Press Release Europe Globalization and Trade

IMF Conditions Harmful to Vulnerable Eastern European Economies


September 10, 2009

Contact: Karen Conner, (202) 293-5380 x117Mail_Outline

Contact: Dan Beeton, 202-239-1460

Washington, D.C. – The International Monetary Fund (IMF) has tied pro-cyclical, contractionary economic conditions on Eastern European countries to sorely needed loans, a new report from the Center for Economic and Policy Research (CEPR) finds. The report, “The IMF’s Stand-by Arrangements and the Economic Downturn in Eastern Europe: The Cases of Hungary, Latvia, and Ukraine,” by Jose Antonio Cordero, closely examines IMF agreements with three countries, Hungary, Latvia, and Ukraine, and finds that in all three countries there were mistakes in economic policy that increased their vulnerability to the external shocks. The governments’ responses to the downturn, along with IMF conditions for assistance, are also seen to have caused harm with pro-cyclical policies.

“Despite its claims to the contrary, the Fund continues to push pro-cyclical policies on countries badly bruised by the global recession,” CEPR Co-Director Mark Weisbrot said. “In Central and Eastern Europe, it looks increasingly like a big chunk of the IMF’s new money will be a transfer from taxpayers to bail out western European banks who made imprudent loans in the East.”

Last week the European Union appropriated $175 billion for the IMF, surpassing last month’s $108 billion contribution from the U.S. Congress in June.

In Latvia, a combination of pro-cyclical fiscal and monetary policy – supported by an IMF agreement as well as funds from the European Union – appears to have worsened the contraction following a large reversal of capital after a boom fueled by foreign credit. The decision by the Latvian government, in conjunction with the EU and the IMF, to maintain Latvia’s pegged exchange rate with Euro, has made recovery much more difficult, since with the currency fixed, the only way to reduce the country’s current account imbalance is through shrinking the economy, which reduces imports faster than exports and may also reduce real wages. The Latvian economy will contract by as much as 18 percent this year by some estimates (much deeper than the IMF’s projection in January 2009 of -5 percent).

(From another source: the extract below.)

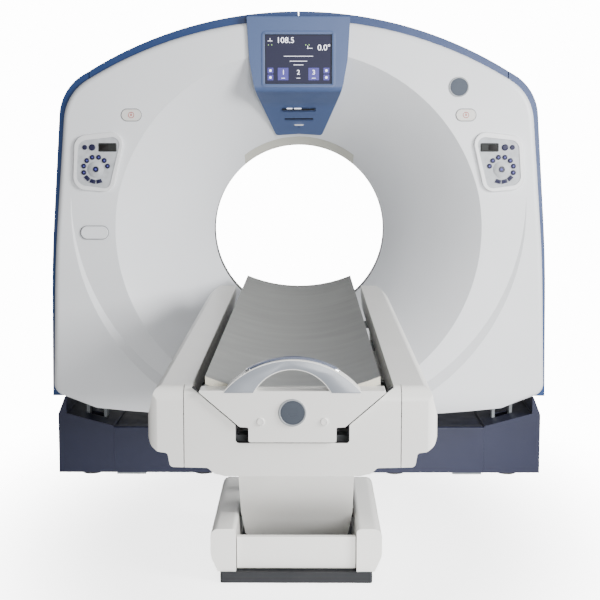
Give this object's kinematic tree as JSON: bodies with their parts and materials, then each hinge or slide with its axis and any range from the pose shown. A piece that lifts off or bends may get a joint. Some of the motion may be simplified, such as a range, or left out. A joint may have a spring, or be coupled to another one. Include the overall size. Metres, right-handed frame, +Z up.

In Hungary, the IMF standby arrangement included measures to bring the government deficit, as a percent of GDP, down to 3.4 in 2008, and to 2.5 in 2009, even though Hungary is now projected to undergo a sharp economic contraction of negative 6.7 percent of GDP. This pro-cyclical fiscal policy has also been accompanied by pro-cyclical monetary policy. The Fund’s forecasts also indicate that it did not anticipate the severity of Hungary’s contraction, with its November 2008 projection of just -1.0 percent growth for 2009. About a year before the crisis in Hungary’s financial sector, the IMF wrote in its 2007 report on Hungary’s economy that “the financial sector remains sound.”

Ukraine was also hard hit by the world slowdown, through a sharp decline in the price of steel (a major export); and on the import side, a significant increase in the price of natural gas from Russia. Ukraine also suffered from a reversal of capital flows, threatening liquidity in the banking system, and from October 2008 to March 2009 the National Bank of Ukraine lost US$14 billion in reserves. Yet the Fund also prescribed fiscal tightening for Ukraine, where GDP is now projected to decline by 9 percent in 2009. The IMF Standby Arrangement approved in October 2008 provided for a zero fiscal balance, later relaxed to a deficit of 4.0 percent of GDP. Ukraine’s total public debt is low – just 10.6 percent of GDP, so it would make sense to borrow in order to finance an expansionary fiscal policy and reduce the severity of the recession. It is worth noting that the Fund also greatly underestimated the depth of Ukraine’s recession, with its December 2008 forecast of a decline of -3.0 percent of GDP for 2009. Ukraine has also pursued a pro-cyclical (contractionary) monetary policy under the IMF agreement.